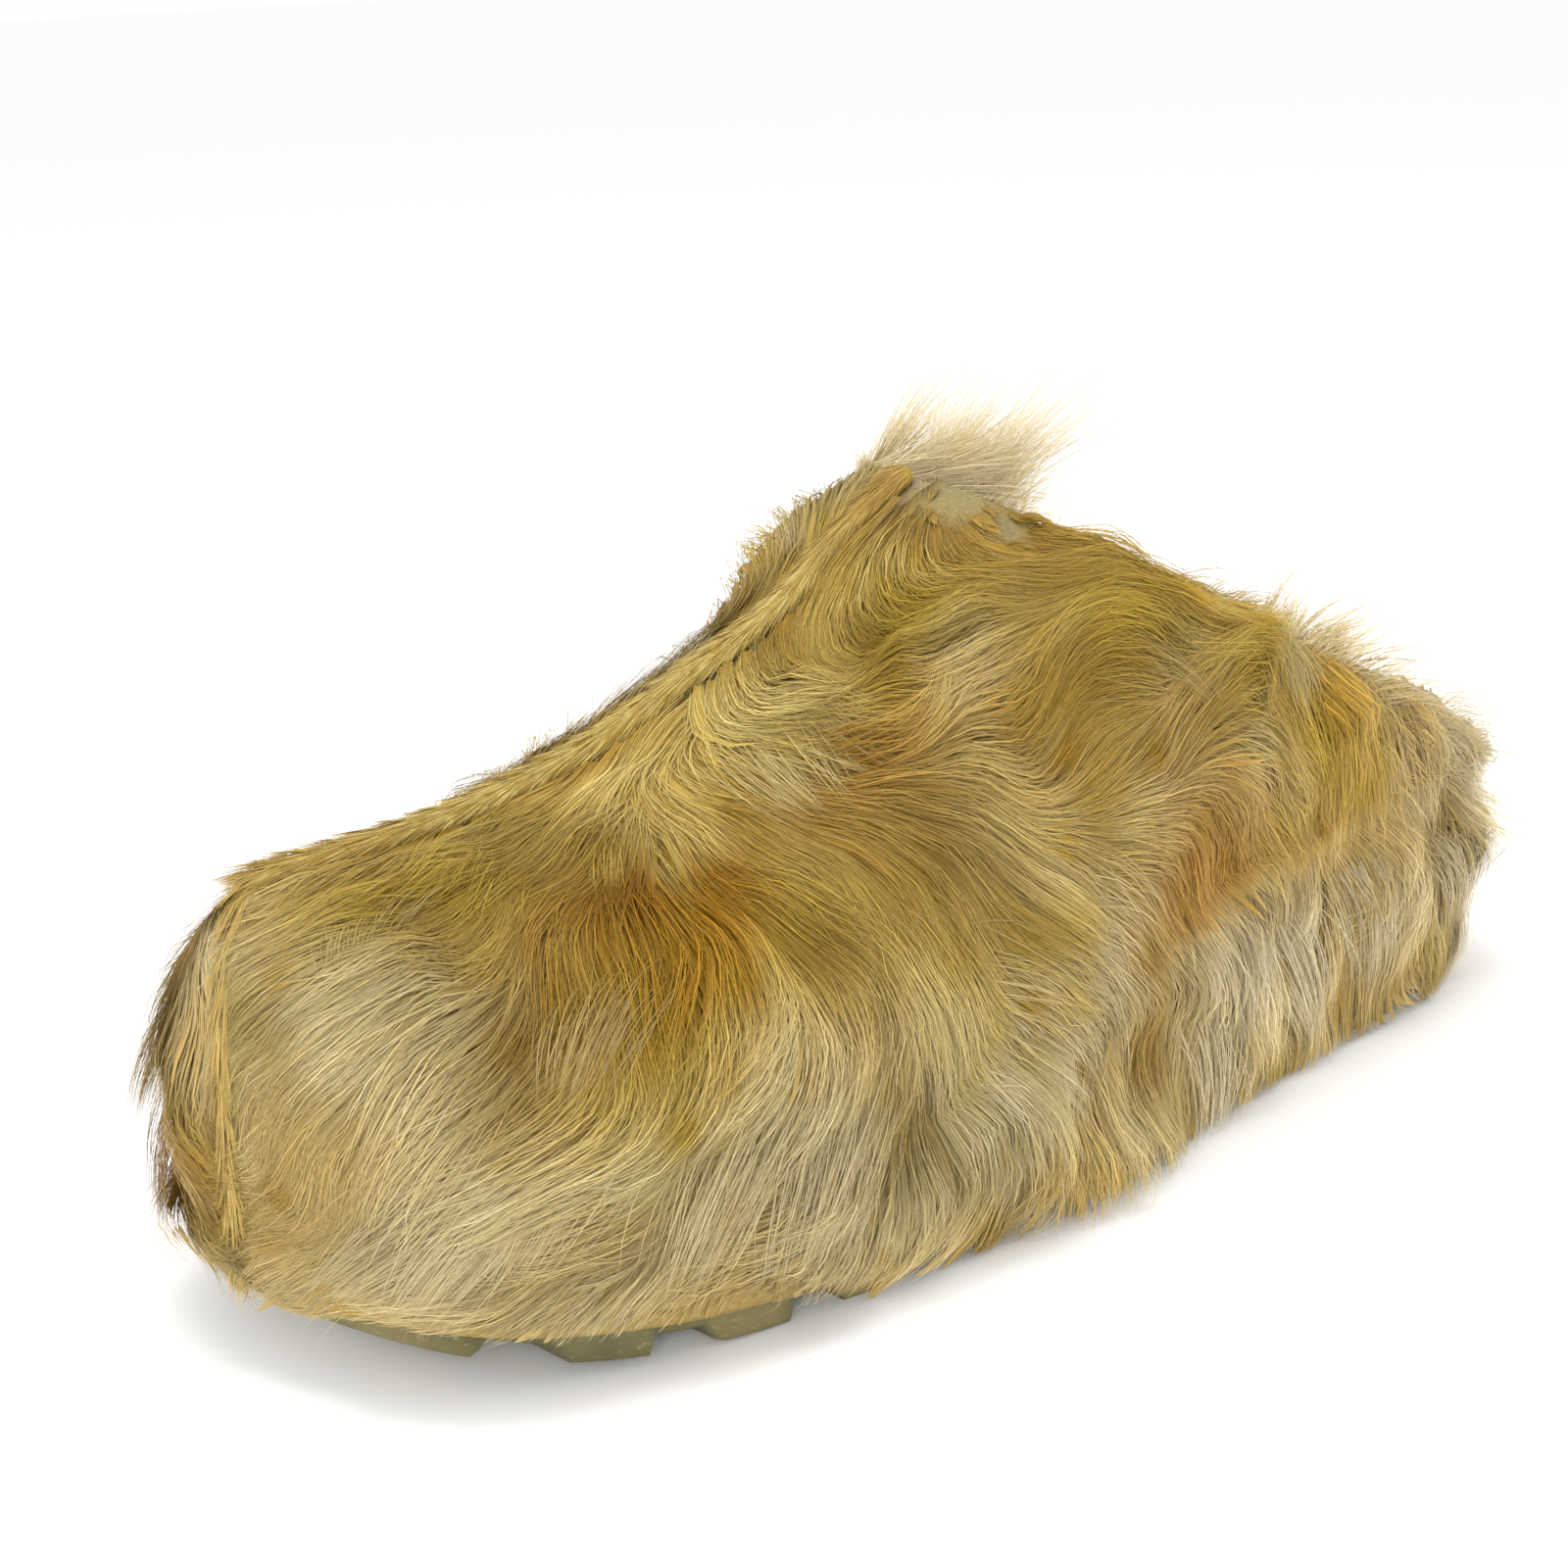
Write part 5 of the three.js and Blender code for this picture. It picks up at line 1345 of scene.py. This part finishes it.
def groove_depth(at):
    """How deep a groove runs at a place along the foot, from 0 to 1, with soft edges."""
    half = LUG_GROOVE / 2 / SOLE_LENGTH
    draft = 1.4 / SOLE_LENGTH
    depth = np.zeros_like(at)
    for centre, first, last in ((HEEL_REST_AT, -2, 1), (BALL_REST_AT, -2, 2)):
        for k in range(first, last + 1):
            groove = centre + (k + 0.5) * LUG_PITCH / SOLE_LENGTH
            inside = 1 - smooth(np.abs(at - groove), half, half + draft)
            depth = np.maximum(depth, inside)
    return depth


def make_outsole(material):
    """The rubber sole: loops from the floor to its top, set in at the grooves and the bevels."""
    places = ring_of_places(190)
    at = at_of(places)
    groove = groove_depth(at)
    scallop = EDGE_SCALLOP * groove
    rounding = TOE_ROUNDING * spring(at) ** 2
    low = underside(at) + LUG_DEPTH * groove
    top = outsole_top(at)
    # Each level: share of the height, rise over it, how far it is set in
    levels = [
        (0.0, 0.0, scallop + EDGE_BEVEL + rounding),
        (0.0, EDGE_BEVEL * 0.35, scallop + EDGE_BEVEL * 0.35 + rounding * 0.85),
        (0.0, EDGE_BEVEL, scallop + rounding * 0.6),
        (0.3, 0.0, scallop * 0.95 + rounding * 0.35),
        (0.52, 0.0, scallop * 0.8 + rounding * 0.15),
        (0.6, 0.0, scallop * 0.15),
        (0.64, 0.0, 0.0),
        (0.93, 0.0, 0.0),
        (0.98, 0.0, EDGE_BEVEL * 0.25),
        (1.0, 0.0, EDGE_BEVEL * 0.6),
    ]
    loops = []
    for share, rise, inset in levels:
        plan = outline(places, -inset)
        loops.append(np.column_stack([plan, blend(low, top, share) + rise]))
    return dress(stacked_loops("outsole_rubber", loops, 16), material, "rubber", "outsole")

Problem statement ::
Lines from the start of the material above through the line containing "return depth" are to be duplicated exactly, and only those.

Response to this task ::
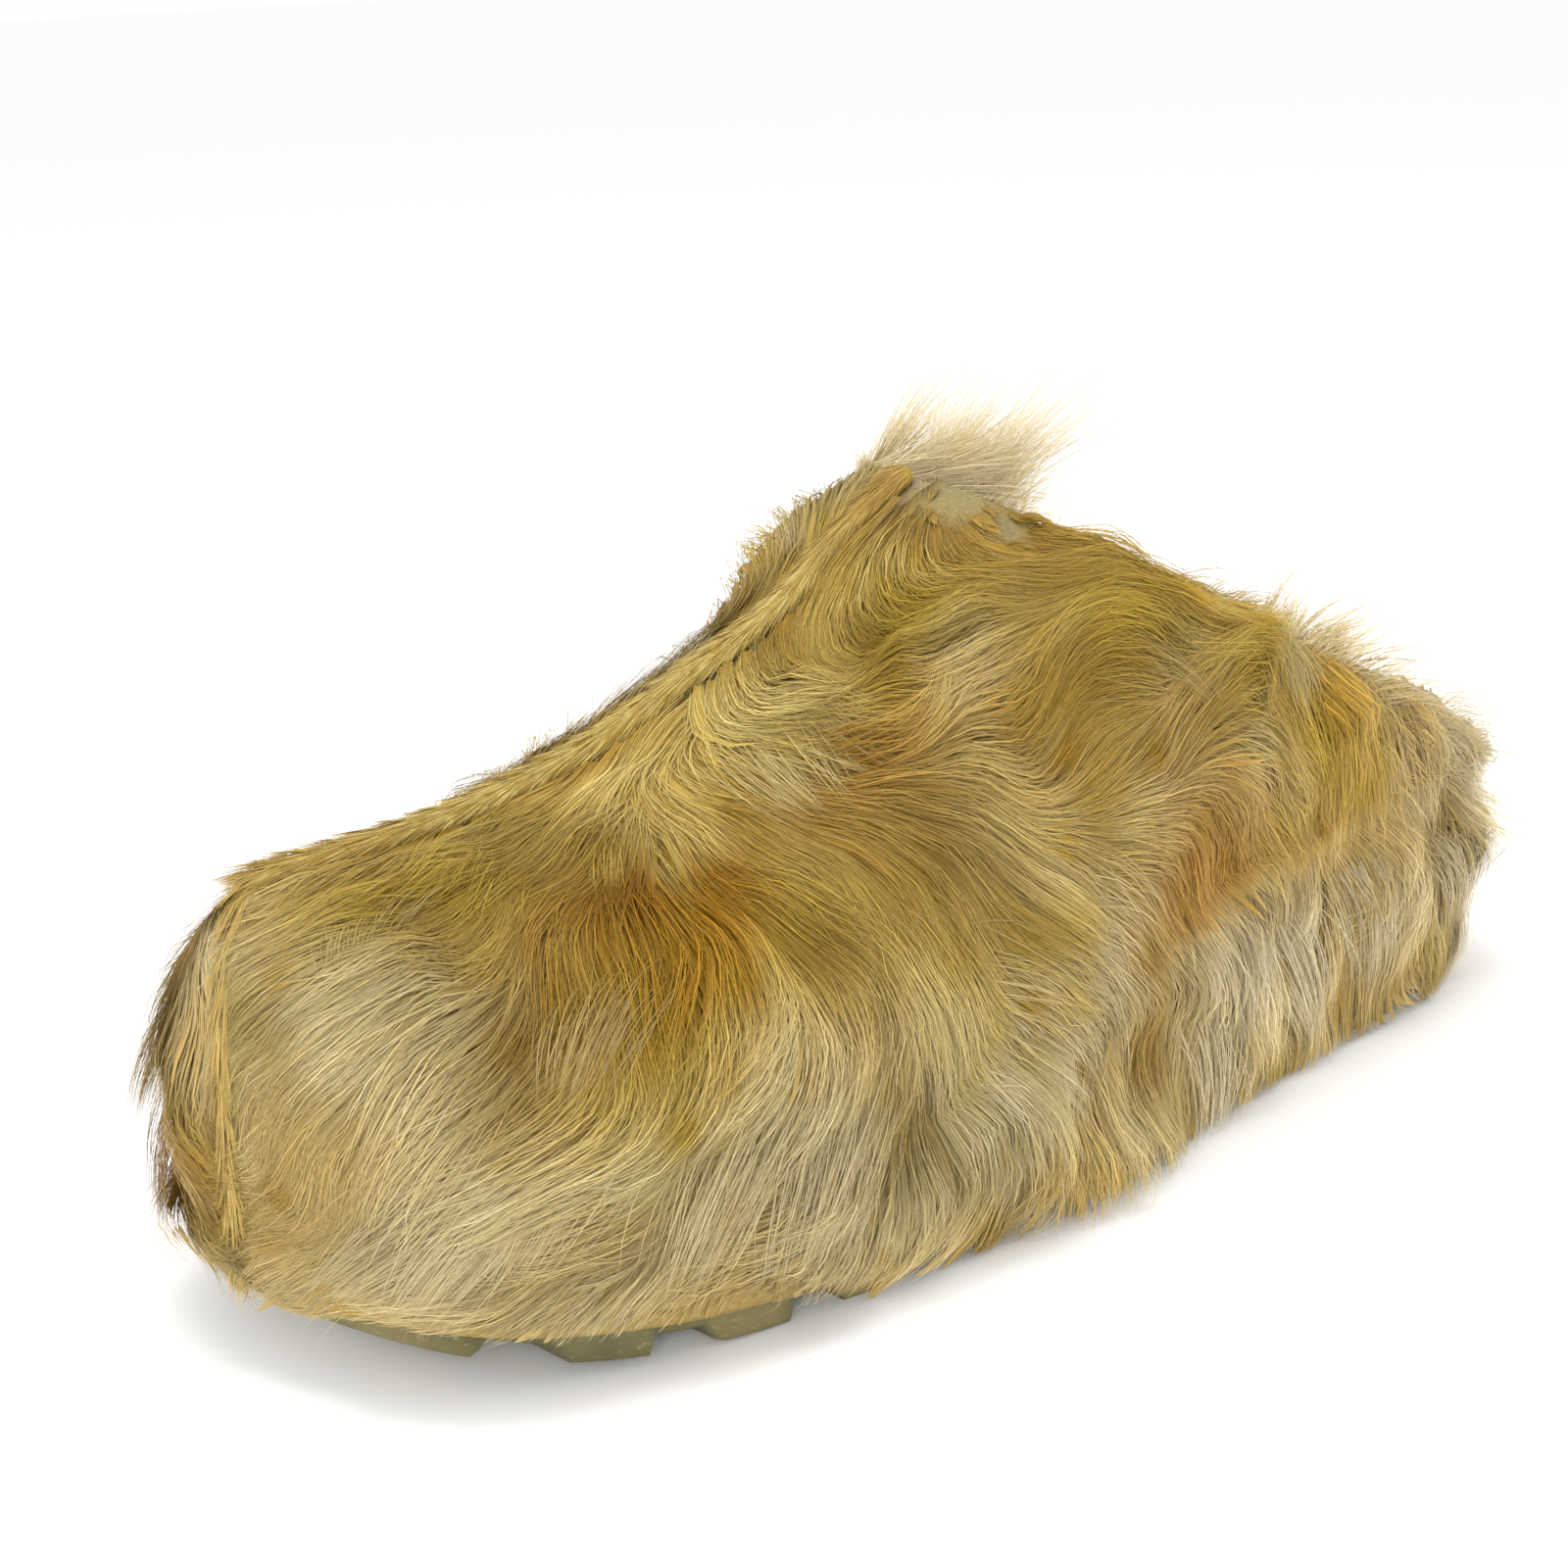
Write part 5 of the three.js and Blender code for this picture. It picks up at line 1345 of scene.py. This part finishes it.
def groove_depth(at):
    """How deep a groove runs at a place along the foot, from 0 to 1, with soft edges."""
    half = LUG_GROOVE / 2 / SOLE_LENGTH
    draft = 1.4 / SOLE_LENGTH
    depth = np.zeros_like(at)
    for centre, first, last in ((HEEL_REST_AT, -2, 1), (BALL_REST_AT, -2, 2)):
        for k in range(first, last + 1):
            groove = centre + (k + 0.5) * LUG_PITCH / SOLE_LENGTH
            inside = 1 - smooth(np.abs(at - groove), half, half + draft)
            depth = np.maximum(depth, inside)
    return depth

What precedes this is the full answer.